Displaying 21 - 30 of 40
Titlesort descending Summary
AK - Initiatives - Ballot Measure 3 (bear baiting or feeding) This Alaska ballot measure was defeated in the November 2004 election. It would have made it illegal for a person to bait or intentionally feed a bear for purposes of hunting, viewing, or photographing the bear. A person who violated this proposed law would have been guilty of a Class A misdemeanor, punishable by up to one-year imprisonment and a fine of up to $10,000. It failed with only 43.3% of the vote.
AK - Initiatives - Ballot Measure 6 (hunters using airplanes) Voters are asked to either approve or reject a law allowing hunters to use airplanes to land and shoot wolves on the same day they fly. The law allows any person with a hunting or trapping license to land and shoot in areas established by the Board of Game. No additional permit may be required. The law also allows the Alaska Department of Fish and Game to use agents, as well as employees, to engage in same day airborne shooting of wolves. The measure passed with 53% of the vote.
AK - Initiatives - Ballot Measure 9 (wolf trapping) This bill would have prohibited a person from using a snare with the intent of trapping a wolf and appeared on the 2000 ballot. It would also have prohibited a person from possessing, buying, selling, or offering to sell the skin of a wolf known by the person to have been caught with a snare. Breaking the law would have been a Class A misdemeanor. The measure failed with only 37.3% of the vote.
AK - Ordinances - § 03.55.070. Power of village council to control dogs

This Alaska statute enables a village council the power to destroy loose dogs in the village and otherwise control dogs to the extent authorized first class cities. 

The council may impose and enforce the provisions of a dog control ordinance in the total area within 20 miles of the village.

AK - Trusts - § 13.12.907. Honorary trusts; trusts for pets

This Alaska statute provides that trusts for the continuing care of designated domestic animals are valid, provided they are a duration of 21 years or less.  The trust terminates when a living animal is no longer covered by the trust.  Any remaining trust funds do not go to the trustee, but rather transfer by the order stipulated in the statute.

AK - Unalaska - Title 12: Animal Control (Chapter: 12.04: Animal Control)

Under this Unalaska, Alaska ordinance, a person who owns a seeing-eye dog, a hearing aid dog, or other aid dog is exempt from the license fees. Furthermore, this ordinance exempts such dogs from provisions that prohibit animals from entering certain places as long as the owner carries proper documentation certified by a recognized aid dog institution.

AK - Veterinary - Chapter 98. Veterinarians.

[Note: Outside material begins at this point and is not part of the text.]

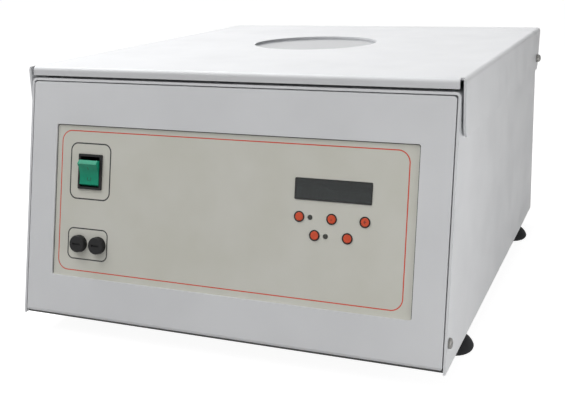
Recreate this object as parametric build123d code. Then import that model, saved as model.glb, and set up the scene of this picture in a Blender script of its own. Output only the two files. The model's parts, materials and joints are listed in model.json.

These are the state's veterinary practice laws.  Among the provisions include licensing requirements, laws concerning the state veterinary board, veterinary records laws, and the laws governing disciplinary actions for impaired or incompetent practitioners.

AK - Veterinary immunity - § 09.65.097. Civil liability for emergency veterinary care

This Alaska law provides that a licensed veterinarian who renders emergency care to an injured or ill animal that reasonably appears to need emergency care to avoid serious harm or death is not liable for civil damages as a result of an act or omission in rendering emergency aid. This section does not apply to service rendered at the request of an owner of the animal and does not preclude liability for civil damages as a result of gross negligence or reckless or intentional misconduct.

AK - Zoo - § 09.65.180. Civil liability of zoos

The Alaska law provides that, except as provided in (b), a person who owns or operates a zoo is strictly liable for injury to a person or property if the injury is caused by an animal owned by or in the custody of the zoo.

Allen v. Municipality of Anchorage

Krystal R. Allen pleaded no contest to two counts of cruelty to animals after animal control officers came to her home and found 180 to 200 cats, 3 dogs, 13 birds, and 3 chickens in deplorable conditions. She was sentenced to a 30-day jail term and was placed on probation for 10 years. One of the conditions of Allen's probation prohibits her from possessing any animals other than her son's dog. In first deciding that its jurisdictional reach extends to claims not just based on the term of imprisonment, the court concluded that the district court did not abuse its discretion by restricting Allen's possession of animals during the term of her probation.